12 yıl önce şiddetli geçimsizlik nedeniyle eşinden ayrılan Seval Battı, birine hamile olduğu üç çocuğuyla birlikte bir süreliğine annesinin yanına taşındı. Sonrasında iş bulamayan Battı, çöplerden topladığı atık maddeleri satarak çocuklarını okutmaya başladı. 3 yıl önce ise annesinin durumu yetkililere bildirmesi sonucu, Battı'nın 3 çocuğu Çocuk Esirgeme Kurumu'na yerleştirildi.

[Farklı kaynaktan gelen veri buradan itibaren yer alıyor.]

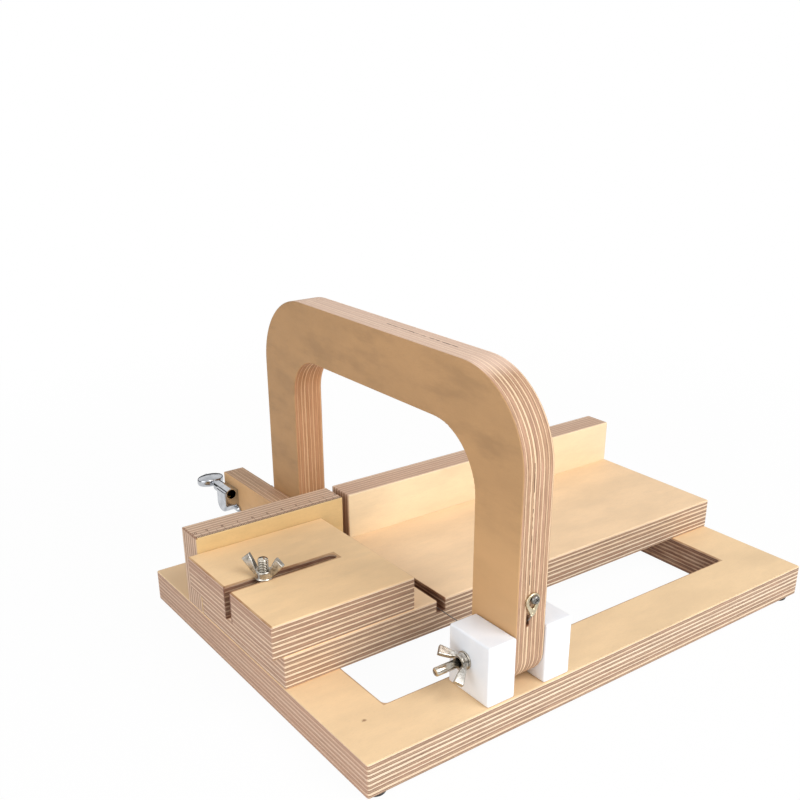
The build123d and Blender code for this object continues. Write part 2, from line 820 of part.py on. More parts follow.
# Worm shaft: the worm in the tube and the shaft out to the button
worm_seat = tube_seat.offset(worm_recess)
button_y = post_y + button_reach
button_front = button_y - button_depth / 2
worm_end = post_y + tube_rear - collar_length - gear_room
with BuildPart() as tuner_worm:
    with BuildSketch(worm_seat):
        Circle(worm_radius)
    extrude(amount=worm_end - worm_seat.origin.Y)
    with BuildSketch(Plane((worm_x, worm_end, worm_z), x_dir=up, z_dir=back)):
        Circle(shaft_radius)
    extrude(amount=button_front + shaft_in_button - worm_end)
tuner_worm.part.label = "tuner_worm"

# Oval button on the shaft, held by a screw from behind
shaft_seat = Plane((worm_x, button_front, worm_z), x_dir=up, z_dir=back)
with BuildPart() as tuner_button:
    with BuildSketch(Plane.XY.offset(worm_z - button_thickness / 2)):
        with Locations((worm_x, button_y)):
            Ellipse(button_length / 2, button_depth / 2)
    extrude(amount=button_thickness)
    fillet(tuner_button.faces().filter_by(Axis.Z).edges(), button_soft)
    with BuildSketch(shaft_seat.offset(-cut_over)):
        Circle(shaft_radius + turn_gap)
    extrude(amount=shaft_in_button + cut_over + turn_gap, mode=Mode.SUBTRACT)
    screw_face = Plane((worm_x, button_y + button_depth / 2, worm_z), x_dir=up, z_dir=-back)
    with BuildSketch(screw_face.offset(-cut_over)):
        Circle(small_screw_radius + turn_gap)
    extrude(amount=button_depth, mode=Mode.SUBTRACT)
tuner_button.part.label = "tuner_button"

with BuildPart() as button_screw:
    with BuildSketch(screw_face):
        Circle(small_screw_radius)
    extrude(amount=button_screw_length)
    with BuildSketch(screw_face):
        Circle(button_screw_radius)
    extrude(amount=-button_screw_head)
button_screw.part.label = "button_screw"

# Wood screws, grouped by what they hold
screw_groups = (
    ("bed_screws", bed_seats, bed_screw_length),
    ("fence_screws", fence_seats, fence_screw_length),
    ("fence_end_screws", fence_end_seats, fence_end_screw_length),
    ("block_screws", block_seats, block_screw_length),
    ("bar_screws", bar_seats, bar_screw_length),
)
screws = []
for name, group, length in screw_groups:
    with BuildPart() as screw_group:
        for seat in group:
            add(wood_screw(seat, length))
    screw_group.part.label = name
    screws.append(screw_group.part)

# Rubber feet, each with a recessed screw
with BuildPart() as rubber_feet:
    for seat in foot_seats:
        rest = seat.offset(-foot_recess)
        with BuildSketch(rest):
            Circle(foot_radius - foot_taper)
        with BuildSketch(rest.offset(foot_height)):
            Circle(foot_radius)
        loft()
        with BuildSketch(rest):
            Circle(foot_recess_radius)
        extrude(amount=foot_recess, mode=Mode.SUBTRACT)
        with BuildSketch(rest):
            Circle(shank_radius + screw_gap)
        extrude(amount=foot_height, mode=Mode.SUBTRACT)
rubber_feet.part.label = "rubber_feet"

with BuildPart() as foot_screws:
    for seat in foot_seats:
        with BuildSketch(side_of(seat)):
            with BuildLine():
                Polyline(
                    (0, -foot_screw_head),
                    (foot_screw_head_radius / 2, -foot_screw_head),
                    (foot_screw_head_radius, 0),
                    (shank_radius, 0),
                    (shank_radius, foot_screw_length - point_length),
                    (0, foot_screw_length),
                    close=True,
                )
            make_face()
        revolve(axis=Axis(seat.origin, seat.z_dir))
foot_screws.part.label = "foot_screws"

pieces = [
    base_board.part,
    bed_board.part,
    ruler_fence.part,
    back_fence.part,
    stop_block.part,
    stop_bolt,
    stop_wing_nut,
    *pivot_blocks,
    pivot_bolt,
    pivot_washer.part,
    pivot_wing_nut,
    cutting_wire.part,
    anchor_ring.part,
    anchor_screw.part,
    arch.part,
    tuner_bar.part,
    tuner_housing.part,
    tuner_screw.part,
    tuner_washer.part,
    tuner_bush.part,
    tuner_post.part,
    tuner_gear.part,
    tuner_worm.part,
    tuner_button.part,
    button_screw.part,
    *screws,
    rubber_feet.part,
    foot_screws.part,
]
for piece in pieces:
    export_step(piece, f"parts/{piece.label}.step")
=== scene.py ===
import math

import bmesh
import bpy
from mathutils import Matrix, Vector


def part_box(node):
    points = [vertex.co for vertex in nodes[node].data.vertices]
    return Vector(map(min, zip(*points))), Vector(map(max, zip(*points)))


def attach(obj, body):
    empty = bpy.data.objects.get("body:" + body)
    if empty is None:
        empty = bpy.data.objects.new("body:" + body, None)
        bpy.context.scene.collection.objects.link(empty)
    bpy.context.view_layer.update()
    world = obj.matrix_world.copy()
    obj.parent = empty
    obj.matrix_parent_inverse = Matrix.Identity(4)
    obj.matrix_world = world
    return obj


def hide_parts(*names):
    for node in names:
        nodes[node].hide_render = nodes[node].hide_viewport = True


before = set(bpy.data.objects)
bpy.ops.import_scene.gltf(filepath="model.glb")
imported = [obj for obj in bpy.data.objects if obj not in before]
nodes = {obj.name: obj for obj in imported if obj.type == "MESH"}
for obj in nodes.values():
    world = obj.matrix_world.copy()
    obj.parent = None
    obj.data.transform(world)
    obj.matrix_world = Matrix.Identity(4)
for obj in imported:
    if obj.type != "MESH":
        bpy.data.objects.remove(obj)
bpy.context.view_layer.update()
print("frame loaded, nodes:", len(nodes))

white = (1, 1, 1, 1)


def tone(red, green, blue):
    # A colour as it looks on a screen, 0 to 255, turned into what a socket takes
    seen = [part / 255 for part in (red, green, blue)]
    return (*[((part + 0.055) / 1.055) ** 2.4 if part > 0.04 else part / 12.92 for part in seen], 1)


def shaded(colour, part):
    return tone(*[min(255, value * part) for value in colour])


def circle(count):
    # The cosine and sine of each step round a circle
    angles = [2 * math.pi * step / count for step in range(count)]
    return [(math.cos(angle), math.sin(angle)) for angle in angles]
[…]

Ancak çocukların 3'ü de 2 ay sonra kaçarak yeniden annelerinin yanına sığındı.
Sosyal Hizmetler Kurumu'ndan gelen yetkililerin, evini düzeltip yaşanır hale getireceklerini söyleyerek kendini kandırdıklarını ve çocuklarını tekrardan Çocuk Esirgeme Kurumu'na götürdüklerini anlatan Battı, oğullarından birinin 18 yaşına 1 ay kaldığı için bırakıldığını, diğerinin ise bir gün sonra yurttan kaçtığını söyledi. Çocuklarından ayrılmak istemediğini belirten Battı, sözlerine şu ifadeleri kullandı:
"Geçtiğimiz perşembe günü sivil polisler eşliğinde Sosyal Hizmetler Kurumu'ndan geldiğini belirten yetkililer, 'Çocukların kimliklerini yeniden çıkaracağız. Bu nedenle nüfus idaresine gideceğiz. Daha sonra da yaşadığınız bu evi yaşanır hale getireceğiz' diye beni ikna ettiler. 3 çocuğumu ve beni de geldikleri araçlara bindirdiler. 12 yaşındaki kızım Yağmur'u Çubuk, 14 yaşındaki oğlum Ali Aydar'ı da Sincan Çocuk Esirgeme Kurumu'na teslim ettiler. Kandırıldığımı anlayınca tepki gösterdim. Büyük oğlum Aytekin 18 yaşına 1 ay kaldığı için onu serbest bıraktılar. Çocuklarım bensiz yaşayamazlar. Zaten oğlum Ali bir gün sonra kaldığı yurttan kaçmış. Nerede, nasıl bir durumda, sağlığından endişe ediyorum. 12 yaşındaki kızım Yağmur da kaçar. Ondan da korku ve endişe yaşıyorum. Büyük oğlum da 'beni de götürürler' korkusuyla o günden beri eve gelmiyor. Haber konusu olduk, kimse doğru dürüst bir yardım etmediği gibi, evim dağıldı, beni çocuklarımdan ayırdılar. Çocuklarımın okumasını ben de istiyorum. Ama imkansızlıklar nedeniyle okula gönderemiyordum."
'Hiçbir kurum yardım etmedi'
12, 14 ve 17 yaşındaki 3 çocuğuyla birlikte olmak istediğini söyleyen Seval Battı sözlerini şöyle sürdürdü:
"Yıkılmaya yüz tutmuş bir gecekondu da olsa, aç da kalsak yine de çocuklarımla bir arada olmanın sıcaklığını yaşıyorduk. Başta kızım Yağmur ve diğer çocuklarım okumayı çok istiyorlardı. Maddiyatsızlık nedeniyle okutamadım, okullarına gönderemedim. Ölen babamdan 120 TL yetim maaşı aldığım için hiçbir kurum yardım desteği sağlamadı. 12 yaşındaki kızım Yağmur çok zeki bir çocuk. Evi o çekip çeviriyordu. İlaçlarımı o düzenli kullanmamı sağlıyordu. Devlet bana çocuklarım için gereken yardımı yapsaydı, çocuklarım okullarına devam edeceklerdi. Bu mağduriyeti yaşamayacaktık."